Castro, la muerte de Kennedy
y el silencio cómplice
Carlos Alberto Montaner
No es la primera vez que se maneja esa hipótesis. Jackie Kennedy y Lyndon Johnson, sin duda dos de las personas más cercanas al Presidente, lo creían firmemente, pero ocultaron esa certeza para no provocar otro incidente con la URSS. Si en ese momento revelaban sus fundadas sospechas, dada la indignación de la sociedad norteamericana, era inevitable invadir Cuba y castigar al culpable, pero la estremecida Casa Blanca no quería otra peligrosa confrontación con el Kremlin semejante a la que en octubre de 1962 había puesto al planeta al borde de una guerra nuclear. Bobby Kennedy, entonces fiscal general de Estados Unidos, seguramente también compartía la misma sospecha, pero tampoco le convenía acusar a Castro. A fin de cuentas, parece que el dictador cubano, como le advirtió al embajador brasilero en La Habana pocos días antes del crimen, estaba respondiendo de esa manera a los intentos de asesinato organizados por el hermano del Presidente con la ayuda de la mafia.
A partir de esta censurable ocultación de información a la sociedad norteamericana, tanto en Washington como en La Habana se desarrollan dos estrategias para manipular a la opinión pública. En Washington se frena y desvía de las pistas adecuadas a los investigadores del FBI, especialmente de las fuentes mexicanas, y se crea la Comisión Warren para persuadir al mundo de que la muerte del Presidente de Estados Unidos había sido la obra aislada y solitaria de un loco peculiar e incontrolable. En La Habana, Fabián Escalante, precisamente el oficial de inteligencia que viajó a Dallas el día del asesinato de Kennedy, acaso para monitorear la operación, hoy general y ex jefe de inteligencia, para borrar sus propias huellas elabora la teoría de que hay otros tiradores que le disparan a Kennedy. Escalante imputa el crimen a Herminio Díaz, un exiliado con antecedentes violentos, ex compañero y amigo de Fidel Castro en la Unión Insurreccional Cubana (UIR) a fines de los años cuarenta, supuestamente acompañado en el magnicidio por Eladio del Valle, otro exiliado también de inquietantes antecedentes. Naturalmente, cuando apareció la coartada de Escalante, tanto Díaz como Del Valle habían sido convenientemente liquidados por los servicios cubanos, de manera que no podían defenderse de la acusación.
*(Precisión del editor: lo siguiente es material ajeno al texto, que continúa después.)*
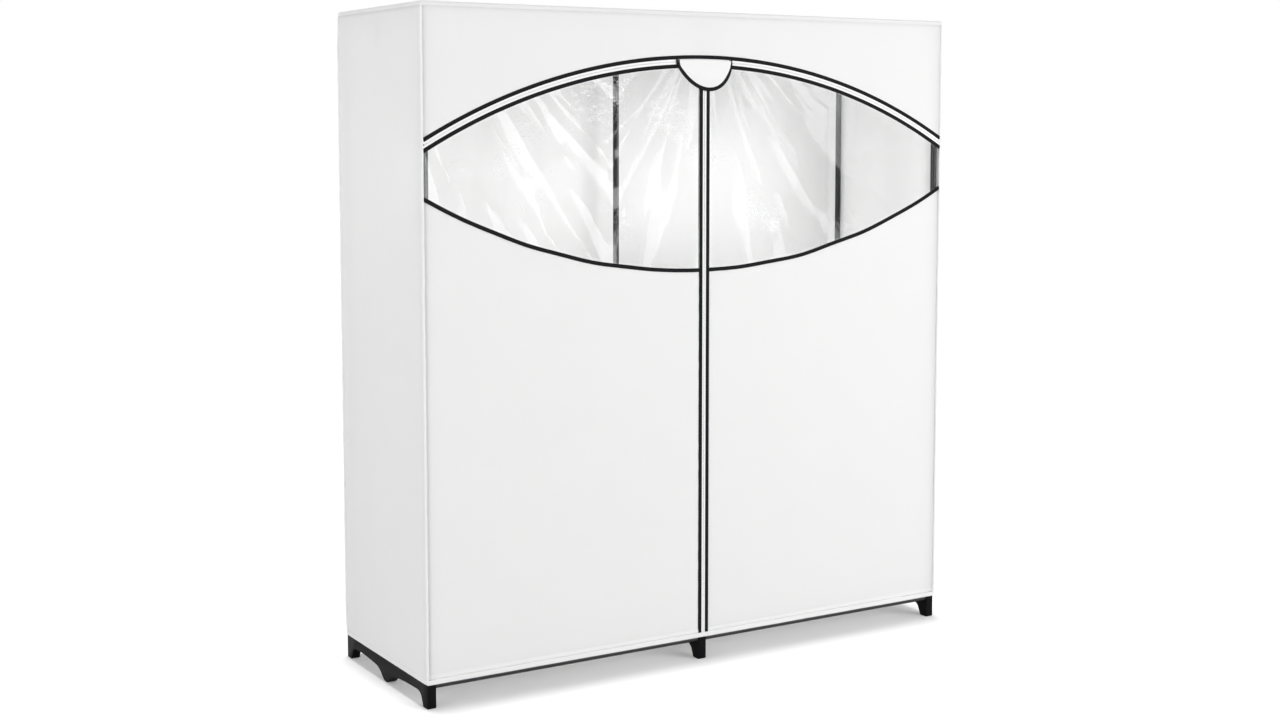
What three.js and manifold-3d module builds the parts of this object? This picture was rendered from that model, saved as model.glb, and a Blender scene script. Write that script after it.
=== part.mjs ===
// A portable fabric wardrobe: a frame of steel tubes in moulded rails, under a cloth cover
// whose two front doors close with a centre zip and an arch zip.
// Millimetres, +Z up. The origin is on the floor under the middle, and the front faces -Y.
import * as THREE from "three";
import { mergeVertices } from "three/addons/utils/BufferGeometryUtils.js";
import Module from "manifold-3d";

const wasm = await Module();
wasm.setup();

// Cover sizes. The hem's lower edge is lifted off the floor.
const coverWidth = 1524;
const coverDepth = 495;
const coverHeight = 1626;
const hemLift = 58;
const hemBandHeight = 11.7;
const hemBandThickness = 3;
const clothThickness = 1.6;
const seamGap = 0.3;
const pipingRadius = 2.5;
const pipingInset = 1.2;

// Main folds of the hanging cloth: how far each panel billows out, ripples or sags.
const doorBillow = 3;
const doorRipple = 1.4;
const doorRippleCount = 3;
const sideBillow = 2.6;
const sideRipple = 1.2;
const sideRippleCount = 2;
const backBillow = 3;
const backRipple = 1.4;
const backRippleCount = 4;
const headerRipple = 1;
const headerRippleCount = 5;
const topSag = 6;
const filmBillow = 2;

// Arch zip: the middle line of its coil, measured from the cover's top.
const archDrop = 121.75;
const archRadius = 1520.25;
const bindingSpacing = 21.5;
const bindingWidth = 8;
const bindingThickness = 2.4;

// Zip tapes and their coils. The two halves of a coil leave a slot for the slider's neck.
const tapeThickness = 0.8;
const coilThickness = 2;
const coilWidth = 2;
const coilSlot = 1.6;
const centreBindingSpacing = 20;

// Window: its lower edge is an arc that hangs from the arch zip's top.
const windowHeight = 514;
const windowRadius = 1597;

// Sliders and pull tabs.
const sliderLength = 14;
const sliderWidth = 10;
const sliderTailShare = 0.76;
const bladeThickness = 0.9;
const neckWidth = 1;
const neckLength = 4;
const bridgeLength = 6;
const bridgeWidth = 2.4;
const bridgeHeight = 2.4;
const bridgeHoleRadius = 0.95;
const pivotHeight = 1.1;
const tabLength = 26;
const tabWidth = 6.4;
const tabThickness = 1;
const tabBar = 1.1;
const tabArmWidth = 1.5;
const tabEyeLength = 4.5;
const tabEndShare = 0.6;
const sliderPark = 14;
const centreSliderPark = 22.25;
const tabClear = 3;

// Half-round flap over the meeting of the zips.
const flapHalfWidth = 77.5;
const flapLeg = 8;
const flapRound = 70;
const flapThickness = 0.8;
const flapRise = 2.6;
const flapRimLift = 2;
const flapLift = 5;
const flapSeamProud = 0.3;

// Tubes.
const tubeRadius = 8;
const tubeWall = 0.8;
const fitGap = 0.3;
const swageLength = 30;
const poleJointHeight = 820;
const socketDepth = 9;

// Side frames: moulded rails at both ends and in the middle.
const railWidth = 22;
const railSideGap = 0.4;
const railEndInset = 3.5;
const frontPoleInset = 10.3;
const rearPoleInset = 60;
const postHalfDepth = 13;
const postHeight = 112;
const baseRailHeight = 64;
const socketFloor = 3;
const bottomTubeHeight = 53;
const footDepth = 27;
const footChamfer = 2;
const footLean = 7;
const footLeanHeight = 18;
const archHeight = 33;
const archShoulder = 27;
const archEase = 6;
const apronHeight = 27.5;
const pendantFlat = 3;
const pendantHalfWidth = 22;
const pendantEase = 6;
const ogeeRise = 25;
const ogeeWidth = 42;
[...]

Sin embargo, queda suelto el cabo de Jack Ruby, asesino de Oswald. ¿Por qué una persona de la baja catadura moral de Ruby, que no es un fanático ni un patriota, pero sí parece ser un mafioso disciplinado, se sacrifica y ajusticia a Oswald ante las cámaras de la televisión americana? Para tratar de contestar la pregunta es de rigor hacerse la clásica pregunta policíaca: quién se beneficiaba directamente de la muerte de Oswald? Sin duda, los mafiosos, Bobby Kennedy y Fidel Castro, personas que hubieran debido enfrentarse a graves problemas si se descubrían sus oscuras maquinaciones. En todo caso, lo que resulta extraordinariamente vergonzoso es que, primero, el gobierno de Bush, ante las nuevas evidencias aportadas por los alemanes, no reabra las investigaciones para darle a la sociedad norteamericana la verdad definitiva que se le ha escamoteado durante tantos años; y, segundo, que el senador Ted Kennedy y el resto de esa poderosa familia no digan de una vez por todas lo que saben, creen o sospechan de la muerte de John, el miembro más ilustre de la familia y el más admirado de los presidentes norteamericanos de la segunda mitad del siglo XX. Ese silencio por parte de los Kennedy, a lo que se suma la amistosa visita a Fidel Castro de algún miembro del clan de Boston, es casi tan inexplicable y repugnante como esta vieja y cansada historia de mentiras, ocultamientos y desinformación.